To do: Transcribe only the lines of the listing below from the one holding "obj.parent = empty" through the one holding "# Lines and curves", inclusive, without any change.

Provided material:

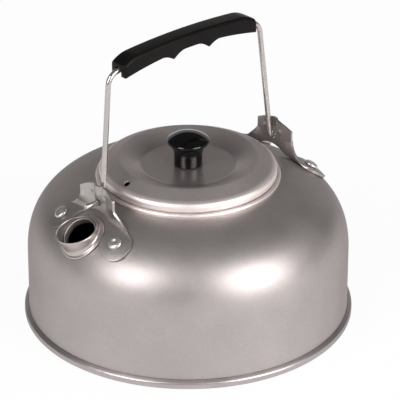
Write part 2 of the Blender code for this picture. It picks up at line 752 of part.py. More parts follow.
def make_lid(carrier, parts, tools, aluminium):
    """The stepped lid with its steam hole."""
    top = lid_line()
    ledge = rounded([(LID_SKIRT_RADIUS, 2.0 * LID_LEDGE_ROUND, 0.0),
                     (LID_SKIRT_RADIUS, 0.0, LID_LEDGE_ROUND), (LID_PLUG_RADIUS, 0.0, 0.0),
                     (LID_PLUG_RADIUS, -LID_PLUG_DEPTH, 0.0)])[1:]
    plug_inside = LID_PLUG_RADIUS - LID_SHEET
    joggle = [(plug_inside, -LID_PLUG_DEPTH), (plug_inside, LID_LEDGE_ROUND),
              (LID_SKIRT_RADIUS - LID_SHEET, LID_SHEET + 2.0 * LID_LEDGE_ROUND)]
    under = beneath(top, LID_SHEET)[:-1]
    lid = turned("lid_shell", top + ledge + joggle + under[::-1], parts, aluminium, closed=True)
    lid.parent = carrier
    vent_place = Matrix.Translation((-VENT_DISTANCE, 0.0, LID_SEAT + LID_CREST_RISE))
    boolean(lid, cylinder_cutter("vent", VENT_RADIUS, 4.0 * LID_CREST_RISE, vent_place, tools),
            "DIFFERENCE")


def knob_profile():
    """Section of the knob: dome, brim, undercut stem and the blind hole for its insert."""
    top = KNOB_BASE + KNOB_HEIGHT
    brim = KNOB_RADIUS - KNOB_BRIM_ROUND
    meeting = math.degrees(math.acos(brim / (KNOB_DOME_ROUND - KNOB_BRIM_ROUND)))
    dome = arc(0.0, top - KNOB_DOME_ROUND, KNOB_DOME_ROUND, 90.0, meeting, DOME_STEPS)
    brim_height = (top - KNOB_DOME_ROUND
                   + (KNOB_DOME_ROUND - KNOB_BRIM_ROUND) * math.sin(math.radians(meeting)))
    turn = arc(brim, brim_height, KNOB_BRIM_ROUND, meeting, -KNOB_BRIM_TURN, DOME_STEPS)[1:]
    start = Vector(turn[-1])
    ahead = Vector((-math.sin(math.radians(KNOB_BRIM_TURN)), -math.cos(math.radians(KNOB_BRIM_TURN))))
    end = Vector((KNOB_STEM_RADIUS, brim_height - KNOB_UNDERCUT))
    curve = (start, start + ahead * KNOB_UNDERCUT_HANDLE,
             end + Vector((0.0, KNOB_UNDERCUT_HANDLE)), end)
    undercut = [tuple(bezier(curve, step / UNDERCUT_STEPS)[0]) for step in range(1, UNDERCUT_STEPS + 1)]
    hole = INSERT_RADIUS + GAP
    depth = INSERT_LENGTH + 2.0 * GAP
    stem = [(KNOB_STEM_RADIUS, KNOB_BASE), (hole, KNOB_BASE), (hole, KNOB_BASE + depth),
            (0.0, KNOB_BASE + depth)]
    return dome + turn + undercut + stem


def make_knob(carrier, parts, tools, plastic, steel, brass):
    """The knob, its threaded insert, and the screw and washer that hold it from below."""
    knob = turned("knob", knob_profile(), parts, plastic, steps=KNOB_STEPS)
    insert_top = KNOB_BASE + GAP + INSERT_LENGTH
    insert = turned("knob_insert", [(SCREW_HOLE_RADIUS, insert_top), (INSERT_RADIUS, insert_top),
                                    (INSERT_RADIUS, KNOB_BASE + GAP),
                                    (SCREW_HOLE_RADIUS, KNOB_BASE + GAP)],
                    parts, brass, steps=HOLE_STEPS, closed=True)
    washer_top = LID_FLOOR_RISE - LID_SHEET - GAP
    washer = turned("knob_washer", [(SCREW_HOLE_RADIUS, washer_top), (WASHER_RADIUS, washer_top),
                                    (WASHER_RADIUS, washer_top - WASHER_SHEET),
                                    (SCREW_HOLE_RADIUS, washer_top - WASHER_SHEET)],
                    parts, steel, steps=HOLE_STEPS, closed=True)
    head_top = washer_top - WASHER_SHEET - GAP
    head_bottom = head_top - SCREW_HEAD_HEIGHT
    chamfer = SCREW_HEAD_HEIGHT / 3.0
    screw = turned("knob_screw", [(0.0, insert_top - SCREW_TIP_INSET),
                                  (SCREW_RADIUS, insert_top - SCREW_TIP_INSET),
                                  (SCREW_RADIUS, head_top), (SCREW_HEAD_RADIUS, head_top),
                                  (SCREW_HEAD_RADIUS, head_bottom + chamfer),
                                  (SCREW_HEAD_RADIUS - chamfer, head_bottom), (0.0, head_bottom)],
                   parts, steel, steps=HOLE_STEPS)
    slot = box_cutter("screw_slot", (3.0 * SCREW_HEAD_RADIUS, SCREW_SLOT_WIDTH, 2.0 * SCREW_SLOT_DEPTH),
                      (0.0, 0.0, LID_SEAT + head_bottom), tools)
    boolean(screw, slot, "DIFFERENCE")
    for piece in (knob, insert, washer, screw):
        piece.parent = carrier


# Bail, with heights above its pivot

def wire_height(x):
    """Centre of the wire inside the grip."""
    return WIRE_TOP_RISE - WIRE_CROWN * (x / GRIP_HALF_LENGTH) ** 2


def wire_route():
    """Centre line of the bail wire, from one tail to the other, as (x, height) points."""
    run = GRIP_HALF_LENGTH - 2.0 * WIRE_RADIUS
    slope = 2.0 * WIRE_CROWN * run / GRIP_HALF_LENGTH ** 2
    corner = wire_height(run) - slope * (WIRE_HALF_WIDTH - run)
    arch = [(-run + 2.0 * run * step / WIRE_ARCH_STEPS, 0.0) for step in range(WIRE_ARCH_STEPS + 1)]
    corners = [(-BRACKET_REACH - WIRE_TAIL, 0.0, 0.0), (-WIRE_ELBOW, 0.0, WIRE_ELBOW_ROUND),
               (-WIRE_HALF_WIDTH, corner, WIRE_CORNER_ROUND)]
    corners += [(x, wire_height(x), 0.0) for x, _ in arch]
    corners += [(WIRE_HALF_WIDTH, corner, WIRE_CORNER_ROUND), (WIRE_ELBOW, 0.0, WIRE_ELBOW_ROUND),
                (BRACKET_REACH + WIRE_TAIL, 0.0, 0.0)]
    return rounded(corners, steps=WIRE_BEND_STEPS)


def make_wire(carrier, parts, steel):
    """The bail: one round wire, bent outward through both brackets."""
    route = wire_route()
    curve = bpy.data.curves.new("bail_wire", "CURVE")
    curve.dimensions = "3D"
    curve.bevel_depth = WIRE_RADIUS
    curve.bevel_resolution = WIRE_RING_STEPS
    curve.use_fill_caps = True
    curve.twist_mode = "MINIMUM"
    spline = curve.splines.new("POLY")
    spline.points.add(len(route) - 1)
    spline.use_smooth = True
    for point, (x, height) in zip(spline.points, route):
        point.co = (x, 0.0, height, 1.0)
    wire = place(curve, "bail_wire", parts, steel)
    wire.parent = carrier


def grip_top(x):
    """Top of the grip: a shallow arch that drops towards both ends."""
    end = max(0.0, abs(x) - GRIP_HALF_LENGTH + GRIP_END_LENGTH) / GRIP_END_LENGTH
    return GRIP_TOP_RISE - GRIP_TOP_CROWN * (x / GRIP_HALF_LENGTH) ** 2 - GRIP_END_DROP * end ** 2


def grip_bottom(x):
    """Lower edge of the grip's sides: an arch with a ridge between the finger hollows."""
    ridge = max(0.0, 1.0 - abs(abs(x) - RIDGE_OFFSET) / RIDGE_HALF_WIDTH) ** RIDGE_SHARPNESS
    return (WIRE_TOP_RISE - GRIP_SIDE_DROP - GRIP_BOTTOM_CROWN * (x / GRIP_HALF_LENGTH) ** 2
            - RIDGE_DEPTH * ridge)


def grip_section(x, inset):
    """Outline of the grip's channel section at x, drawn in by an inset at its ends."""
    half = GRIP_HALF_WIDTH - inset
    top = grip_top(x) - inset
    bottom = grip_bottom(x) + inset
    channel = WIRE_RADIUS + GRIP_CHANNEL_CLEARANCE
    ceiling = wire_height(x) + WIRE_RADIUS + GAP
    crown = arc(half - GRIP_EDGE_ROUND, top - GRIP_EDGE_ROUND, GRIP_EDGE_ROUND, 0.0, 90.0, CORNER_STEPS)
    toe = GRIP_TOE_ROUND
    right = [(channel, ceiling - toe), (channel, bottom), (half - toe, bottom), (half, bottom + toe)]
    right += crown
    left = [(-y, height) for y, height in reversed(right)]
    return [(channel - toe, ceiling)] + right + left + [(toe - channel, ceiling)]


def grip_stations():
    """Places along the grip where it is sectioned, with the inset of each."""
    run = GRIP_HALF_LENGTH - GRIP_END_LENGTH
    ridge = [RIDGE_OFFSET + RIDGE_HALF_WIDTH * share for share in RIDGE_SHARES]
    half = [0.0] + ridge + [(ridge[-1] + run) / 2.0, run]
    half += [run + GRIP_END_LENGTH * step / GRIP_END_STEPS for step in range(1, GRIP_END_STEPS)]
    ends = [(GRIP_HALF_LENGTH - GRIP_TOE_ROUND, 0.0), (GRIP_HALF_LENGTH, GRIP_TOE_ROUND)]
    right = [(x, 0.0) for x in half] + ends
    return [(-x, inset) for x, inset in reversed(right[1:])] + right


def make_grip(carrier, parts, plastic):
    """The grip: a channel of plastic over the wire, lofted along its sections."""
    shape = bmesh.new()
    rings = []
    for x, inset in grip_stations():
        rings.append([shape.verts.new((x, y, height)) for y, height in grip_section(x, inset)])
    count = len(rings[0])
    for before, after in zip(rings, rings[1:]):
        for index in range(count):
            following = (index + 1) % count
            shape.faces.new((before[index], before[following], after[following], after[index]))
    shape.faces.new(rings[0][::-1])
    shape.faces.new(rings[-1])
    bmesh.ops.recalc_face_normals(shape, faces=shape.faces)
    mesh = bpy.data.meshes.new("grip")
    shape.to_mesh(mesh)
    shape.free()
    smooth(mesh)
    grip = place(mesh, "grip", parts, plastic)
    grip.parent = carrier


def main():
    """Build the kettle."""
    clear_scene()
    parts = collection("tea_kettle")
    tools = collection("cutters")
    aluminium = finish("satin aluminium", (0.60, 0.57, 0.55), 1.0, 0.42)
    steel = finish("bright steel", (0.68, 0.67, 0.66), 1.0, 0.25)
    alloy = finish("rivet alloy", (0.70, 0.69, 0.67), 1.0, 0.35)
    brass = finish("brass", (0.78, 0.62, 0.32), 1.0, 0.35)
    gloss_black = finish("gloss black plastic", (0.008, 0.008, 0.008), 0.0, 0.12)
    satin_black = finish("satin black plastic", (0.015, 0.014, 0.014), 0.0, 0.45)
    make_body(parts, tools, aluminium)
    make_base_pan(parts, aluminium)
    make_spout(parts, aluminium)
    make_brackets(parts, tools, steel)
    make_rivets(parts, alloy)
    lid = pivot_empty("lid_lift", LID_SEAT, parts)
    make_lid(lid, parts, tools, aluminium)
    make_knob(lid, parts, tools, gloss_black, steel, brass)
    bail = pivot_empty("bail_pivot", PIVOT_HEIGHT, parts, BAIL_LEAN)
    make_wire(bail, parts, steel)
    make_grip(bail, parts, satin_black)


if __name__ == "__main__":
    main()
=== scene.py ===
"""Camping tea kettle: spun satin aluminium body, stepped lid, riveted brackets and a folding wire bail.

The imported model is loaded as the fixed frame. Its turned and bent pieces are modelled again here,
at the same sizes and with finer curves, and every piece gets a procedural finish.
"""
import logging
import math
from bisect import bisect_left
from dataclasses import dataclass
from enum import Enum
from functools import lru_cache
from typing import Callable, ClassVar, NamedTuple, Sequence

import bmesh
import bpy
from mathutils import Matrix, Vector


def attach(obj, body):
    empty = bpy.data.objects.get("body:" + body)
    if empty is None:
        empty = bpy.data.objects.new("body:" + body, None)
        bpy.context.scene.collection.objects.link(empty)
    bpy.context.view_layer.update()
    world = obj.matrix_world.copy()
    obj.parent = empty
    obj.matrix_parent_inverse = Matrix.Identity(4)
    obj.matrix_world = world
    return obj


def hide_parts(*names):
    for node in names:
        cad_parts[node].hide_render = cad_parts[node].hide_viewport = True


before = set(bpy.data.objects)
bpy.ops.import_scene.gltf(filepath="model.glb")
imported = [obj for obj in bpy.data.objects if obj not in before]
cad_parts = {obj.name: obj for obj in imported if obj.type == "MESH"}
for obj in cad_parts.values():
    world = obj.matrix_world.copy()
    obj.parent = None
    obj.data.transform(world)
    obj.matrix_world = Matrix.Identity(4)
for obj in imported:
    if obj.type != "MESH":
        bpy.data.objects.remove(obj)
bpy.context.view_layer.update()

LOG = logging.getLogger("tea_kettle")

Point = tuple[float, float]
Corner = tuple[float, float, float]
Colour = tuple[float, float, float]

# A noise: its features to the metre, its detail and its roughness
Noise = tuple[float, float, float]

# Sizes that several pieces share
GAP: float = 0.0003
BODY_SHEET: float = 0.0010
PIVOT_HEIGHT: float = 0.0732022659778595


class Slot(Enum):
    """The record's material slots."""

    SATIN_ALUMINIUM = "satin_aluminium"
    BRIGHT_STEEL = "bright_steel"
    RIVET_ALLOY = "rivet_alloy"
    BRASS = "brass"
    GLOSS_BLACK = "gloss_black"
    SATIN_BLACK = "satin_black"


class PaintedHighlight(Enum):
    """Where a painted highlight brightens a metal's colour."""

    NOWHERE = "nowhere"
    FROM_RADIUS = "from a radius"
    FROM_HEIGHT = "from a height"


class Carrier(Enum):
    """The bodies of the kettle that move as one."""

    KETTLE = "kettle"
    LID = "lid"
    BAIL = "bail"


# Lines and curves


def arc(centre_x: float, centre_z: float, radius: float, start: float, end: float, steps: int) -> list[Point]:
    """Points along a circular arc between two angles in degrees, both ends among them."""
    angles = [math.radians(start + (end - start) * step / steps) for step in range(steps + 1)]
    return [(centre_x + radius * math.cos(angle), centre_z + radius * math.sin(angle)) for angle in angles]


def bezier(points: Sequence[Point], share: float) -> tuple[Vector, Vector]:
    """Point and direction of a cubic curve.

    Args:
        points: Its four control points.
        share: Share of its parameter, from 0 to 1.

    Returns:
        The point and the unit direction there.
    """
    start, first, second, end = (Vector(point) for point in points)
    rest = 1.0 - share
    place = start * rest**3 + first * 3.0 * rest**2 * share + second * 3.0 * rest * share**2 + end * share**3
    direction = (first - start) * rest**2 + (second - first) * 2.0 * rest * share + (end - second) * share**2
    return place, direction.normalized()


def swept(points: Sequence[Point], steps: int) -> list[Point]:
    """Points along a cubic curve, both ends among them."""
    return [tuple(bezier(points, step / steps)[0]) for step in range(steps + 1)]


def part_way(start: Point, end: Point, share: float) -> Point:
    """The point at a share of the way from one point to another."""
    return tuple(Vector(start).lerp(Vector(end), share))


def heading(azimuth: float, elevation: float) -> Vector:
    """Direction from the kettle at an azimuth and an elevation in degrees."""
    turn, rise = math.radians(azimuth), math.radians(elevation)
    return Vector((math.sin(turn) * math.cos(rise), -math.cos(turn) * math.cos(rise), math.sin(rise)))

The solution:
    obj.parent = empty
    obj.matrix_parent_inverse = Matrix.Identity(4)
    obj.matrix_world = world
    return obj


def hide_parts(*names):
    for node in names:
        cad_parts[node].hide_render = cad_parts[node].hide_viewport = True


before = set(bpy.data.objects)
bpy.ops.import_scene.gltf(filepath="model.glb")
imported = [obj for obj in bpy.data.objects if obj not in before]
cad_parts = {obj.name: obj for obj in imported if obj.type == "MESH"}
for obj in cad_parts.values():
    world = obj.matrix_world.copy()
    obj.parent = None
    obj.data.transform(world)
    obj.matrix_world = Matrix.Identity(4)
for obj in imported:
    if obj.type != "MESH":
        bpy.data.objects.remove(obj)
bpy.context.view_layer.update()

LOG = logging.getLogger("tea_kettle")

Point = tuple[float, float]
Corner = tuple[float, float, float]
Colour = tuple[float, float, float]

# A noise: its features to the metre, its detail and its roughness
Noise = tuple[float, float, float]

# Sizes that several pieces share
GAP: float = 0.0003
BODY_SHEET: float = 0.0010
PIVOT_HEIGHT: float = 0.0732022659778595


class Slot(Enum):
    """The record's material slots."""

    SATIN_ALUMINIUM = "satin_aluminium"
    BRIGHT_STEEL = "bright_steel"
    RIVET_ALLOY = "rivet_alloy"
    BRASS = "brass"
    GLOSS_BLACK = "gloss_black"
    SATIN_BLACK = "satin_black"


class PaintedHighlight(Enum):
    """Where a painted highlight brightens a metal's colour."""

    NOWHERE = "nowhere"
    FROM_RADIUS = "from a radius"
    FROM_HEIGHT = "from a height"


class Carrier(Enum):
    """The bodies of the kettle that move as one."""

    KETTLE = "kettle"
    LID = "lid"
    BAIL = "bail"


# Lines and curves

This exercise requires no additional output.